Когда покупают такой дом, то рассуждают так: дешевле и легче построить новый поменьше, чем починить этот старый.
Ваш пастух играл хорошо. Это именно и нужно.
Отчего Вы так не любите „Юлия Цезаря“? А мне эта пьеса так нравится, и я с таким удовольствием посмотрю ее у Вас. Вероятно, играть не легко? Здесь, в Ялте, говорят о громаднейшем, небывалом успехе „Цезаря“, и я думаю, Вам долго еще придется играть сию пьесу при полных сборах».
Долго «противного Брута» играть не пришлось: спектакль, пользовавшийся действительно огромным успехом, требовал такого напряжения всего театрального коллектива, всей труппы, что через два года был снят с репертуара.

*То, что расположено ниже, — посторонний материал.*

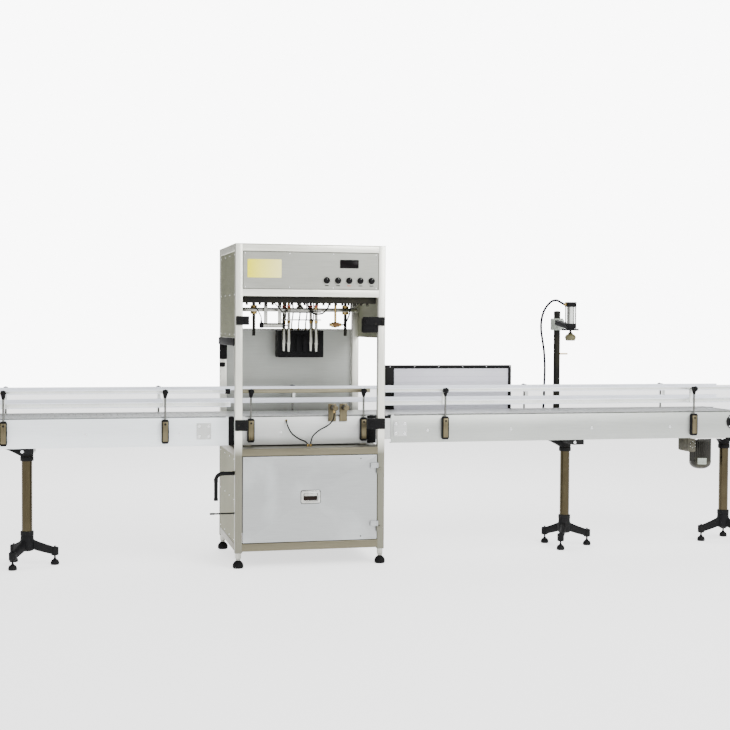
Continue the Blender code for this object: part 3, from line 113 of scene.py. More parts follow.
ARM_START, ARM_REACH, ARM_ROOT_Z, ARM_DROP = 0.018, 0.150, 0.125, 0.049
PANEL_BOX_BOTTOM, PANEL_BOX_DEPTH = 0.800, 0.050
STEM_BOTTOM = 1.292
HOSE_PORT_X, HOSE_PORT_Z = 1.148, 0.762
HOSE_SPACING = 0.006
SMOOTH_ANGLE = math.radians(40)

# ---------------------------------------------------------------- shapes worked out as rings
AXES = {"X": (1, 2, 0), "Y": (2, 0, 1), "Z": (0, 1, 2)}
X, Y, Z = np.eye(3)


def circle(steps):
    """Unit circle as (steps, 2) points."""
    turn = np.linspace(0.0, 2 * np.pi, steps, endpoint=False)
    return np.stack([np.cos(turn), np.sin(turn)], axis=1)


def rounded_rectangle(width, height, radius, points=4):
    """Outline whose corners are quarter circles of the radius round four centres."""
    radius = min(radius, 0.499 * width, 0.499 * height)
    quarter = np.arange(4)[:, None] * np.pi / 2
    turn = (quarter + np.linspace(0.0, np.pi / 2, points)).ravel()
    diagonal = quarter + np.pi / 4
    signs = np.concatenate([np.sign(np.cos(diagonal)), np.sign(np.sin(diagonal))], axis=1)
    centres = np.repeat(signs * (width / 2 - radius, height / 2 - radius), points, axis=0)
    return centres + radius * np.stack([np.cos(turn), np.sin(turn)], axis=1)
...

А новой пьесе Чехова суждено идти десятки лет, сопутствовать переломам в жизни театра, великим рубежам в жизни России.
Спектакль «Вишневый сад» жил и жил на сцене потому, что в нем самом была жива тема великого рубежа, грядущего перелома, слитности прощания и приветствия: «Прощай, старая жизнь!» — «Здравствуй, новая жизнь!»

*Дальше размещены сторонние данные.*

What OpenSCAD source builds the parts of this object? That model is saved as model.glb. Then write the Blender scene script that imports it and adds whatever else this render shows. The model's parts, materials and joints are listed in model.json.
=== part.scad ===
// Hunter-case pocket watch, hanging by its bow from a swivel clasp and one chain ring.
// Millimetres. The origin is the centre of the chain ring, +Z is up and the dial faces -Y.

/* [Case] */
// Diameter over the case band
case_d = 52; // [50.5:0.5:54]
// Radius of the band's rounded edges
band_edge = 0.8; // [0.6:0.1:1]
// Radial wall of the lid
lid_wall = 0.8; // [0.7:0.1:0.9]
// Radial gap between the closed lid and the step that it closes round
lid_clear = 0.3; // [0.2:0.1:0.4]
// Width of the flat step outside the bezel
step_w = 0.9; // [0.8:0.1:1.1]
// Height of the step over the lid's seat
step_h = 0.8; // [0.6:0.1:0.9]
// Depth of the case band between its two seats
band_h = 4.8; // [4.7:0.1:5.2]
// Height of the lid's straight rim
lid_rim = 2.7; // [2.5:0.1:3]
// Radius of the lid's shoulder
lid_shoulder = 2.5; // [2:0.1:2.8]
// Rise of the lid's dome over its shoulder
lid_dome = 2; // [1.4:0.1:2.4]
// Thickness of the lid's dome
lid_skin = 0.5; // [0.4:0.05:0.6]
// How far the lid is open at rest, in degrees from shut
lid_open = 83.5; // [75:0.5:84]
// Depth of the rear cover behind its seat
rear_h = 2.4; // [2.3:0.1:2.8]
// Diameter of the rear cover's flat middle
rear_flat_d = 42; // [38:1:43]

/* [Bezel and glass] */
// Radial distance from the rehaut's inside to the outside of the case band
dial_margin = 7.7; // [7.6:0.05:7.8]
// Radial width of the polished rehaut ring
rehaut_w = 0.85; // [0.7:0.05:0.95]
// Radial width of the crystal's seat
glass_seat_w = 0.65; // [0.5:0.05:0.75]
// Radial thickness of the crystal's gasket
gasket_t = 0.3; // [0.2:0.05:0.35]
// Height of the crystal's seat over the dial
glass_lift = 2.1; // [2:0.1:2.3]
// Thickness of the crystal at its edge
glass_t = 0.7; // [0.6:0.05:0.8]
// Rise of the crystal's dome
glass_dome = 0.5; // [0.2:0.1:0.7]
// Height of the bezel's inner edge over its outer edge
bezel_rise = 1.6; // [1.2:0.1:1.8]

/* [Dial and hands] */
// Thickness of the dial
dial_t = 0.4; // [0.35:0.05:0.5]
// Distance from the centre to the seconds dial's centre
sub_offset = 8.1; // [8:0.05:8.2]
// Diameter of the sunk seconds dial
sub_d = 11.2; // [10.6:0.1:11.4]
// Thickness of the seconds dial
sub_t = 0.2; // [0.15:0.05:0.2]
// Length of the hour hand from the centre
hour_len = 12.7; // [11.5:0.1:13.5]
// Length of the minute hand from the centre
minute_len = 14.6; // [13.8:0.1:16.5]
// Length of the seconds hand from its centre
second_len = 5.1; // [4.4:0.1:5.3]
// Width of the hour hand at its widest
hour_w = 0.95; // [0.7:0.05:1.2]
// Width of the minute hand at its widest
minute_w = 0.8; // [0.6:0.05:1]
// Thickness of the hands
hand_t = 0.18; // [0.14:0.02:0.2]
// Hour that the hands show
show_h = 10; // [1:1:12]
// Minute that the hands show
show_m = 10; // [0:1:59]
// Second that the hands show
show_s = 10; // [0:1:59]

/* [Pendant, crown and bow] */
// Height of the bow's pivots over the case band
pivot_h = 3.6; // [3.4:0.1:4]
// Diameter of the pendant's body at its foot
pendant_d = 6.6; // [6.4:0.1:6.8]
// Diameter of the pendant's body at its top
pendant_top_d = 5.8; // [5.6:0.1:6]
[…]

Чехов и театр Чехова жили единым пониманием жизни, ожиданием великих перемен в ней. Театр, сыгравший «На дне», воспринимал пьесу Чехова через то стремление к «свободе во что бы то ни стало», которое пронизало не только искусство, но входило в искусство из жизни.
И все же ро́знилось отношение к персонажам пьесы и к ее событиям — театра и автора. Сама тональность переписки Станиславского и Чехова различна. Режиссер восторжен, действительно нежен ко всем персонажам — до «милой Шарлотты» (эпитет «милый» — один из любимых у Станиславского: и пьеса «Чайка» у него «милая», и ночлежники Хитровки «милые», и такой человек, как Морозов, — «милый Савва Тимофеевич»). Чехов трезво наблюдает путаную жизнь обитателей старой усадьбы; Станиславский и Немирович-Данченко в своем режиссерском решении окутывают все и всех лирической дымкой, в их отношении к разоренному гнезду и его обитателям гораздо больше грусти, нежели иронии. У некоторых критиков-современников Трофимов и Аня ассоциируются со студентом и курсисткой, любующимися штормовым морем, — героями только что выставленной картины Репина «Какой простор!», а репинские персонажи в свою очередь вызывают в памяти строки «Песни о Соколе», которую читают на студенческих вечерах и концертах.
Герои самой пьесы живут в этом круге ассоциаций; персонажи спектакля — более лиричны, они вызывают главным образом жалость, грусть и тревогу. Бездомное будущее Гаева и Раневской здесь гораздо яснее, чем будущее студента и семнадцатилетней девочки, так бодро уходящих из старого гнезда.
Для Чехова пьеса — «водевиль», для Станиславского пьеса и будущий спектакль — «трагедия». Он вовсе не делает этот спектакль однотонно-мрачным; чем дальше, тем легче, изящней идет он, тем острее становится решение мизансцен, свободных и точных, дающих актерам возможность развития образов (что и происходит на протяжении долгой жизни спектакля «Вишневый сад» на сцене Художественного театра).
Станиславскому автор предназначает играть Лопахина, пишет роль для него. Актер сообщает автору, что «ищет» себя в роли, примеривается к ней, опасается ее: «…Лопахина боюсь. Говорят, что у меня не выходят купцы, или, вернее, выходят театральными, придуманными…»; «Лопахин мне очень нравится, я буду играть его с восхищением, но я боюсь, пока не нахожу в себе нужного тона. Ищу же я его упорно и с большим интересом. В том-то и трудность, что Лопахин не простой купец, с резкими и характерными его очертаниями… Надо очень владеть тоном, чтобы слегка окрасить лицо бытовым тоном. У меня же пока выходит Константин Сергеевич, старающийся быть добродушным».